→ **TO DO**
Locate the lines that hold the string "name". Copy every such line.

→ **DATA ROWS**

▽

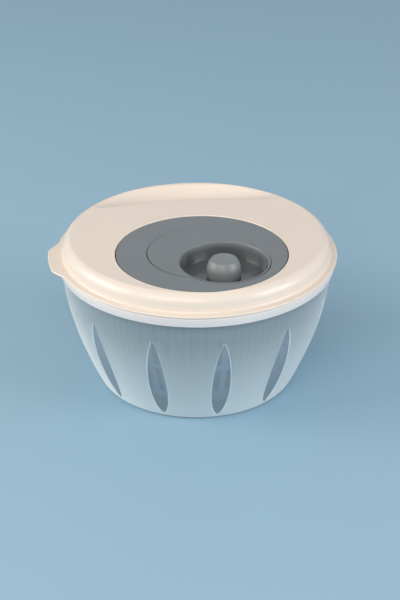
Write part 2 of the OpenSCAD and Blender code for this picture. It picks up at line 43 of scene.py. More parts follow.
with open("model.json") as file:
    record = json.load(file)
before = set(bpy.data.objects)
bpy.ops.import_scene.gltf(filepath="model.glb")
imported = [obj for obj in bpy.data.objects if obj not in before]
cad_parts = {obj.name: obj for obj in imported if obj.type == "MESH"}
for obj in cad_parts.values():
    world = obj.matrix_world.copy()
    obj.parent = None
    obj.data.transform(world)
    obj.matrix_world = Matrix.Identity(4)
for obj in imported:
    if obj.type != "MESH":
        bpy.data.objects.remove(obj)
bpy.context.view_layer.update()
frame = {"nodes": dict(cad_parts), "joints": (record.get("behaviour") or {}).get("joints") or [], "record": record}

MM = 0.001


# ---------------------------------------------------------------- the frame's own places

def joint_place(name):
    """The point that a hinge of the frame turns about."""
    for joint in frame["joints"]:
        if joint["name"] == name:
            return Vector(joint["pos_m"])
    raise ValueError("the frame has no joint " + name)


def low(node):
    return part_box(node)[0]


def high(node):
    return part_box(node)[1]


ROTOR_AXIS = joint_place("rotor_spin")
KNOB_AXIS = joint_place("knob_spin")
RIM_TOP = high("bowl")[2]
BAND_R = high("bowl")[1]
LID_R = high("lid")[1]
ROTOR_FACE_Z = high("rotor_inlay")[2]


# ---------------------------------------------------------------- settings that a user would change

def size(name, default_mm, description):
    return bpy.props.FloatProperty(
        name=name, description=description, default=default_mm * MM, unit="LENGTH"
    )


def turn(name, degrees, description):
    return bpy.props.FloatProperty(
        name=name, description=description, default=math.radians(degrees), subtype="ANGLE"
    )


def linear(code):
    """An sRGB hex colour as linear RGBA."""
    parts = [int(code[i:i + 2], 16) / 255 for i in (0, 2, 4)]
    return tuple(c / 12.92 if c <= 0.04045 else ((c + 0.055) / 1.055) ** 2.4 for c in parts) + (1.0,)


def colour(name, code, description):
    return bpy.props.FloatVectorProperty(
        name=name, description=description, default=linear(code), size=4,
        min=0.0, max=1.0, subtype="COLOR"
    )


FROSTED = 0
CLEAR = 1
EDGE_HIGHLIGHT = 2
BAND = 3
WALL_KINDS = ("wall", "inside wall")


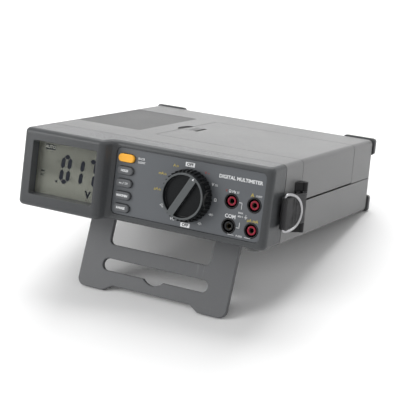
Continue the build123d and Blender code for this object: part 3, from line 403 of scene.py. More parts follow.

△

→ **ANSWER IN FULL**
cad_parts = {obj.name: obj for obj in imported if obj.type == "MESH"}
def joint_place(name):
        if joint["name"] == name:
    raise ValueError("the frame has no joint " + name)
def size(name, default_mm, description):
        name=name, description=description, default=default_mm * MM, unit="LENGTH"
def turn(name, degrees, description):
        name=name, description=description, default=math.radians(degrees), subtype="ANGLE"
def colour(name, code, description):
        name=name, description=description, default=linear(code), size=4,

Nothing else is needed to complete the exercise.